> _What to work on_
Emit the line that holds "in imported if" and all lines following it through the end of the data, verbatim, and nothing else.

** BEGIN Raw data **

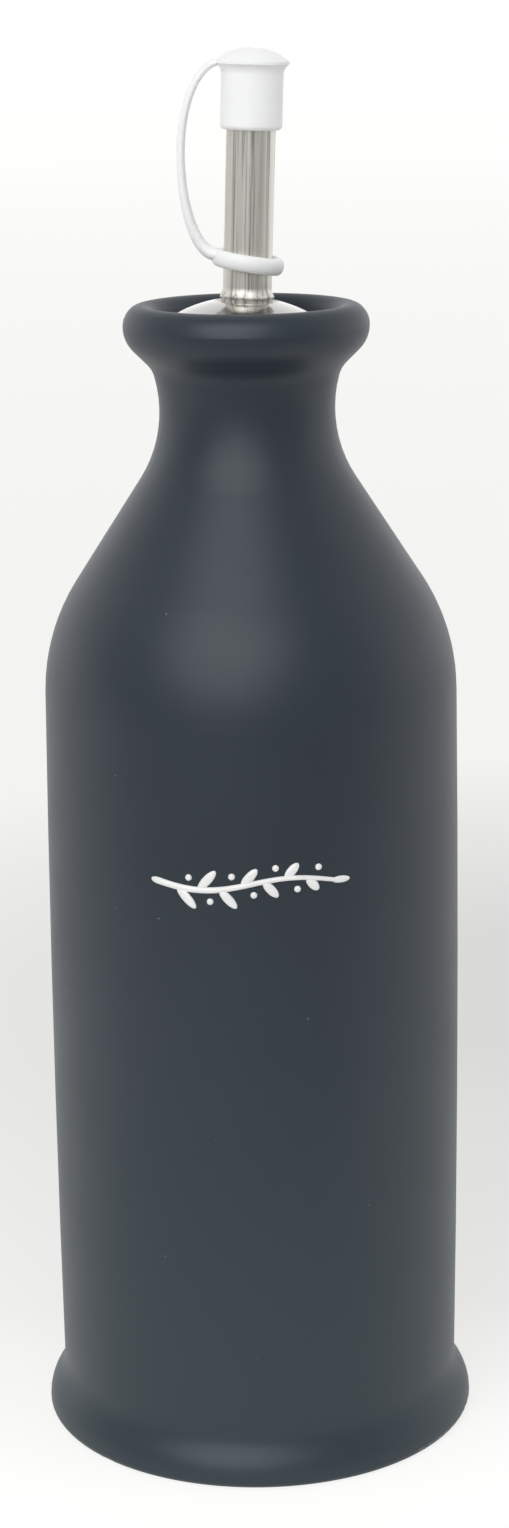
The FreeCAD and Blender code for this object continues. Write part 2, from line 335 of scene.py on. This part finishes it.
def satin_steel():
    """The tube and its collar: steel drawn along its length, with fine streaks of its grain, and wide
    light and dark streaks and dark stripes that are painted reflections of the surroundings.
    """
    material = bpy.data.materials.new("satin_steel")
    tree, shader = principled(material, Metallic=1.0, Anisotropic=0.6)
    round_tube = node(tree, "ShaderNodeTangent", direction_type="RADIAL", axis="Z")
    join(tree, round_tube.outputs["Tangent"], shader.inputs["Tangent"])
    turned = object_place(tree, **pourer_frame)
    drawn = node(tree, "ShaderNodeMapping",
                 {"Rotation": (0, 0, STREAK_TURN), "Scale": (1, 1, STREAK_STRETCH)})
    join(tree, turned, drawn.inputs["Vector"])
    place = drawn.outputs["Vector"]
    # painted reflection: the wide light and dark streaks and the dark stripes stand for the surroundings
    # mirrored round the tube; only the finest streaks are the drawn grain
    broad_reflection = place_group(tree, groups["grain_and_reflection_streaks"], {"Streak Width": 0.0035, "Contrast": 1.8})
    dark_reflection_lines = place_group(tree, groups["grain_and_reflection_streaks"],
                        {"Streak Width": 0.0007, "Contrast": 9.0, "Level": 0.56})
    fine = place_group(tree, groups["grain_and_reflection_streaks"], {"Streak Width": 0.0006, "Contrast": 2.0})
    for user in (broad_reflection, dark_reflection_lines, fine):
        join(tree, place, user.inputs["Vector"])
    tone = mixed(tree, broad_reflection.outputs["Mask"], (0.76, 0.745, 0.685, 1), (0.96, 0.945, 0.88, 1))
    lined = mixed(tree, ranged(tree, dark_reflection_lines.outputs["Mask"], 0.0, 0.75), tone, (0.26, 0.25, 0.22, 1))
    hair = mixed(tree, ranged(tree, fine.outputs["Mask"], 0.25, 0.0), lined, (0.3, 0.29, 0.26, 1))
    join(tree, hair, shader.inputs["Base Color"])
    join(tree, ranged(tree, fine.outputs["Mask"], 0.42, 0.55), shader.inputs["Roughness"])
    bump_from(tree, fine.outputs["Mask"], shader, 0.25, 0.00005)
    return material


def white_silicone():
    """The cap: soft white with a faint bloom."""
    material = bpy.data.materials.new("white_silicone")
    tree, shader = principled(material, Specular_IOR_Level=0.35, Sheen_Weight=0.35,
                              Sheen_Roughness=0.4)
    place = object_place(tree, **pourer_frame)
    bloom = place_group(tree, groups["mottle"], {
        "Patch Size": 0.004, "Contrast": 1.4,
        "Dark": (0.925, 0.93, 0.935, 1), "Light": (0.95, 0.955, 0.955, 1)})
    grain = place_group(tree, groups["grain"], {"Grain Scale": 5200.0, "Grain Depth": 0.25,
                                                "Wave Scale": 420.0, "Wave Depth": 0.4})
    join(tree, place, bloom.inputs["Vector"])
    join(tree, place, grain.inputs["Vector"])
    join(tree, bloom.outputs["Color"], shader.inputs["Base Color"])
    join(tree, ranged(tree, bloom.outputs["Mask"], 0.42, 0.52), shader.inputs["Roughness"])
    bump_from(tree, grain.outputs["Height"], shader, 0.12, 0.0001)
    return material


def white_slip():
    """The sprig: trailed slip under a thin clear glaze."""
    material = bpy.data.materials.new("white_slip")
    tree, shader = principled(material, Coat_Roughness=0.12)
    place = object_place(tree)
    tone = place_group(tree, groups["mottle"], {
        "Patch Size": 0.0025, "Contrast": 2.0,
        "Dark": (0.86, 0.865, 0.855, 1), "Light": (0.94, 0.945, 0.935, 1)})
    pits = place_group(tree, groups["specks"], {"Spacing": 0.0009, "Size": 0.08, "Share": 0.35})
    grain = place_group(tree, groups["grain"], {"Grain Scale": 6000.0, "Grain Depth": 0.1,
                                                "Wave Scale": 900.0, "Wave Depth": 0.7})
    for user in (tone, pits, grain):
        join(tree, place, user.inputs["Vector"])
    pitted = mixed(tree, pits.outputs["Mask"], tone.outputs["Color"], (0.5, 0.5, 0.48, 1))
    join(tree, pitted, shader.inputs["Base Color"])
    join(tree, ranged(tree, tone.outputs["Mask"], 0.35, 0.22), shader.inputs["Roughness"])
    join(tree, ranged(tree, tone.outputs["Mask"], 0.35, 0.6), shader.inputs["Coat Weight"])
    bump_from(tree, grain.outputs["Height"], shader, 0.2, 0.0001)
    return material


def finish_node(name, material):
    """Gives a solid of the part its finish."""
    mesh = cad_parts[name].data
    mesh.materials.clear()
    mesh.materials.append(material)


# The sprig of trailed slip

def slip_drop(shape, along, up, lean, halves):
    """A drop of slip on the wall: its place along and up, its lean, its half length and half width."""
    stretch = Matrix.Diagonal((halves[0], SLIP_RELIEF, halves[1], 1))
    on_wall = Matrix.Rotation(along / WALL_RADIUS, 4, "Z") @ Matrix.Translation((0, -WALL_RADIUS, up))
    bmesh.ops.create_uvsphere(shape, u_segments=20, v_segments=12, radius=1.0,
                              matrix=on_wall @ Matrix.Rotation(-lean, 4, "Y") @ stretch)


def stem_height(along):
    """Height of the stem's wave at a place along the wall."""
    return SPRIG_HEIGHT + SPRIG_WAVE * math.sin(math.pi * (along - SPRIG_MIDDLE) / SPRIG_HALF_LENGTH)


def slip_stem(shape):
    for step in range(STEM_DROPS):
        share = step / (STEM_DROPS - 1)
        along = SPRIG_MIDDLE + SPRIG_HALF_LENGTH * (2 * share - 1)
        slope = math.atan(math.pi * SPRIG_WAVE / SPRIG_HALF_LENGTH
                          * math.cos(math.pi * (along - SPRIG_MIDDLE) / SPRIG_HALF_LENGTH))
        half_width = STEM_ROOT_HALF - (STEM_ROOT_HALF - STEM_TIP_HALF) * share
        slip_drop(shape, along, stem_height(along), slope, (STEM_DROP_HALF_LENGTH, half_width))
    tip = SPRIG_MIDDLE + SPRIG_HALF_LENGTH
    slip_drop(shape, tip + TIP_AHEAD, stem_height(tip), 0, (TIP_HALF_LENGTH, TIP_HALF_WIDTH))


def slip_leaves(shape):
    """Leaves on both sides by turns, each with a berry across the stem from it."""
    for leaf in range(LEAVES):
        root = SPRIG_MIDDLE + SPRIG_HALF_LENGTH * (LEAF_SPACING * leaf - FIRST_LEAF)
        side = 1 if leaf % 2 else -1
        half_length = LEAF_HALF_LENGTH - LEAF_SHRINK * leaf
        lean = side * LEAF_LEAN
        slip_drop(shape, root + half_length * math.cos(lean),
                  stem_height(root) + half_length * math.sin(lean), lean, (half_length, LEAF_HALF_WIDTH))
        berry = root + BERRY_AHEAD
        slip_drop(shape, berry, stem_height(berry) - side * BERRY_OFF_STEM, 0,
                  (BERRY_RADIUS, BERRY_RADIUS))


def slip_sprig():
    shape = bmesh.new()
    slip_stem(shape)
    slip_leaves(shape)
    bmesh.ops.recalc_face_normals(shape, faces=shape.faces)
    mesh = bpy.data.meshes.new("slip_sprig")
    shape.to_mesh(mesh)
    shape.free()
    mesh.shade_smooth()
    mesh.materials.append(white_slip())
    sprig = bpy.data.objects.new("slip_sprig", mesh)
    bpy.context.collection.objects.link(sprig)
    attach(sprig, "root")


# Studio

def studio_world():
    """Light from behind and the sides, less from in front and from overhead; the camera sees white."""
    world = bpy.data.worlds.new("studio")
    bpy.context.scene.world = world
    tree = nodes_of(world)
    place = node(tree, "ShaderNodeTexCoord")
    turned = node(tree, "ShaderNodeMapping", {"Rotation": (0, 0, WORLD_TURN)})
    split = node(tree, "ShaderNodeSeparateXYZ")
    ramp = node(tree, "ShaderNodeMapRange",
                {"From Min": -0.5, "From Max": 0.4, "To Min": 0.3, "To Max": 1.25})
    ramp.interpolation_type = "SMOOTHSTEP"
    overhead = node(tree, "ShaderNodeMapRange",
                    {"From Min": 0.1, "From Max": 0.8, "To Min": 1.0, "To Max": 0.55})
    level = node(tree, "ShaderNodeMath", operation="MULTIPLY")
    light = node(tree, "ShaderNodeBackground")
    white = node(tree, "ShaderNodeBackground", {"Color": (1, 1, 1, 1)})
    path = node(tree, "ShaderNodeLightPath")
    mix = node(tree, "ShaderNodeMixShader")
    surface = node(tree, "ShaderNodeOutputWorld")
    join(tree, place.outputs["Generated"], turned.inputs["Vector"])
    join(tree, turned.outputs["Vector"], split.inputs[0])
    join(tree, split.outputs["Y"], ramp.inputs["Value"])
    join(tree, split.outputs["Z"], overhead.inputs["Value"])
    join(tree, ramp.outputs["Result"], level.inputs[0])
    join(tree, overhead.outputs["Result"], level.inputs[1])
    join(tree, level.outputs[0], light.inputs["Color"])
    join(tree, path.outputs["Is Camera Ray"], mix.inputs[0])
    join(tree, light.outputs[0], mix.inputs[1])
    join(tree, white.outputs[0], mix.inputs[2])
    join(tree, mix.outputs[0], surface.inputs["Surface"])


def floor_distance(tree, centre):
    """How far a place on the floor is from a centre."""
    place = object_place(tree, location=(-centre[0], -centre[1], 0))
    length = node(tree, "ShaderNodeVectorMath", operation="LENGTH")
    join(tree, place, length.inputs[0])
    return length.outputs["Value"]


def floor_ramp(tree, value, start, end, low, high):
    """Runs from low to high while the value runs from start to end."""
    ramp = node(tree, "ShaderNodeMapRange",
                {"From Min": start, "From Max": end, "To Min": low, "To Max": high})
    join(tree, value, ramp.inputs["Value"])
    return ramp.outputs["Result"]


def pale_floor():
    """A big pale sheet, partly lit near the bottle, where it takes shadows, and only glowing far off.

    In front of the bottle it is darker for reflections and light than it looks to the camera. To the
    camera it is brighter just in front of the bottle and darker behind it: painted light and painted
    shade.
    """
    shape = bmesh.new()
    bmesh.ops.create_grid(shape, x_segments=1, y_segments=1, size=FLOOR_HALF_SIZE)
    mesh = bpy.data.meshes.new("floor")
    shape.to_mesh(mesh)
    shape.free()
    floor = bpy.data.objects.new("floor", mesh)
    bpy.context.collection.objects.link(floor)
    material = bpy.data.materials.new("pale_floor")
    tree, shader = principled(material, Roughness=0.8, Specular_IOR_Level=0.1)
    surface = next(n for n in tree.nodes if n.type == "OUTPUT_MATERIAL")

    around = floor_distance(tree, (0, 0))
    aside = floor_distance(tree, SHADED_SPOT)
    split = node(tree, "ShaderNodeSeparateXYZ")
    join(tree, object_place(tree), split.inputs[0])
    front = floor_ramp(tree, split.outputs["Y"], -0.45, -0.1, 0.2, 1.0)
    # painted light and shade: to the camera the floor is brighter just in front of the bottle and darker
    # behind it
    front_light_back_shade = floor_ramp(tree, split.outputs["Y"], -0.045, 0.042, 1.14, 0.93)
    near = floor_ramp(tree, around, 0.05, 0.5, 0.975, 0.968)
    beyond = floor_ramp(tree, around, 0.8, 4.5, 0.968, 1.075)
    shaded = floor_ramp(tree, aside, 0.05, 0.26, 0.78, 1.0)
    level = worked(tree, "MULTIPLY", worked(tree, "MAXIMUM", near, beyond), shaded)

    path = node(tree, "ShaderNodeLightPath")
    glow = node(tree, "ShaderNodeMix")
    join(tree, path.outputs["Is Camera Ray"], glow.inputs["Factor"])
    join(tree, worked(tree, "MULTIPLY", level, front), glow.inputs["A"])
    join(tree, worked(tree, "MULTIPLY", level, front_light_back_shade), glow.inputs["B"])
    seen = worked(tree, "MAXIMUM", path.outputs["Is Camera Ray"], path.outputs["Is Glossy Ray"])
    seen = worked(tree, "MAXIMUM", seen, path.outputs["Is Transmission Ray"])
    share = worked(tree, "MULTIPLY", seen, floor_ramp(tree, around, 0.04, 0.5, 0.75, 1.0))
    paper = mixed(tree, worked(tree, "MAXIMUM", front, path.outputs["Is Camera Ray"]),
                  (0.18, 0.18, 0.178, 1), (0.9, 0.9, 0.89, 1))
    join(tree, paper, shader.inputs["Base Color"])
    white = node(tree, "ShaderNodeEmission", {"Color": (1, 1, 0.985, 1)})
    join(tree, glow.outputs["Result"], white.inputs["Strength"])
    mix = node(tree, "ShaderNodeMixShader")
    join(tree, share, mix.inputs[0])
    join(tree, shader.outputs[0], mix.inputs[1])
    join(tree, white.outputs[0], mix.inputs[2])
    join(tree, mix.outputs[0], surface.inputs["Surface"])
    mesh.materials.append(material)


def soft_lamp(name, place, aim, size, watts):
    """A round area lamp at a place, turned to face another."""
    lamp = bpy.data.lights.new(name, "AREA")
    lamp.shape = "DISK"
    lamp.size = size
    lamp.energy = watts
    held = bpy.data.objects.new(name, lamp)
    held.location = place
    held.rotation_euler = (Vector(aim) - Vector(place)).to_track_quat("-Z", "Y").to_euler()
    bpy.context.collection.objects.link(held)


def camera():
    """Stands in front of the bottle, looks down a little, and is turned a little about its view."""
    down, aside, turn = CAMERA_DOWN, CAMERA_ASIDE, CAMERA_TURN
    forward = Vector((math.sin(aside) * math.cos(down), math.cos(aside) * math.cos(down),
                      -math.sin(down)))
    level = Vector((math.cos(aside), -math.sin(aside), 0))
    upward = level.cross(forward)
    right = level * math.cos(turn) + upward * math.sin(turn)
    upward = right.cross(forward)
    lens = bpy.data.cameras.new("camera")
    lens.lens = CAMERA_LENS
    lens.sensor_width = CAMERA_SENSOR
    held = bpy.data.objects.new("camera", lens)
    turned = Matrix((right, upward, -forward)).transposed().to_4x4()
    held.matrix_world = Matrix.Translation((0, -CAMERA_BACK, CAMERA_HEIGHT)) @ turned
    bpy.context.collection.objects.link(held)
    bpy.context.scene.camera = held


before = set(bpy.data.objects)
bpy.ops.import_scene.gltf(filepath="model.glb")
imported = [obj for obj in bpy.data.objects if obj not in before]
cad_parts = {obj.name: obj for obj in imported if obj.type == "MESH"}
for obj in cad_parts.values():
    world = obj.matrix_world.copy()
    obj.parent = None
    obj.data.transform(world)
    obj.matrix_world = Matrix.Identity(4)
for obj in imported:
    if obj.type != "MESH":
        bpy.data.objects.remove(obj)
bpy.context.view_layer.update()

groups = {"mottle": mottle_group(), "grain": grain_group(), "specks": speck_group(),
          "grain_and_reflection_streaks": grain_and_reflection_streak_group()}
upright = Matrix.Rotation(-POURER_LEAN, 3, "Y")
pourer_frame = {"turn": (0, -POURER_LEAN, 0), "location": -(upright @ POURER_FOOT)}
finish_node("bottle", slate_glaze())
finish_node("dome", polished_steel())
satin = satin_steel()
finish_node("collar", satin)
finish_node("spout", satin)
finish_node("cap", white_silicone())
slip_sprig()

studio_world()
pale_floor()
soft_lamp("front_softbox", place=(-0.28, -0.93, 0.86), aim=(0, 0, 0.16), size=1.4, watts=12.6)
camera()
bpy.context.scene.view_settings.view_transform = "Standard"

** END Raw data **

> _Task solution_
cad_parts = {obj.name: obj for obj in imported if obj.type == "MESH"}
for obj in cad_parts.values():
    world = obj.matrix_world.copy()
    obj.parent = None
    obj.data.transform(world)
    obj.matrix_world = Matrix.Identity(4)
for obj in imported:
    if obj.type != "MESH":
        bpy.data.objects.remove(obj)
bpy.context.view_layer.update()

groups = {"mottle": mottle_group(), "grain": grain_group(), "specks": speck_group(),
          "grain_and_reflection_streaks": grain_and_reflection_streak_group()}
upright = Matrix.Rotation(-POURER_LEAN, 3, "Y")
pourer_frame = {"turn": (0, -POURER_LEAN, 0), "location": -(upright @ POURER_FOOT)}
finish_node("bottle", slate_glaze())
finish_node("dome", polished_steel())
satin = satin_steel()
finish_node("collar", satin)
finish_node("spout", satin)
finish_node("cap", white_silicone())
slip_sprig()

studio_world()
pale_floor()
soft_lamp("front_softbox", place=(-0.28, -0.93, 0.86), aim=(0, 0, 0.16), size=1.4, watts=12.6)
camera()
bpy.context.scene.view_settings.view_transform = "Standard"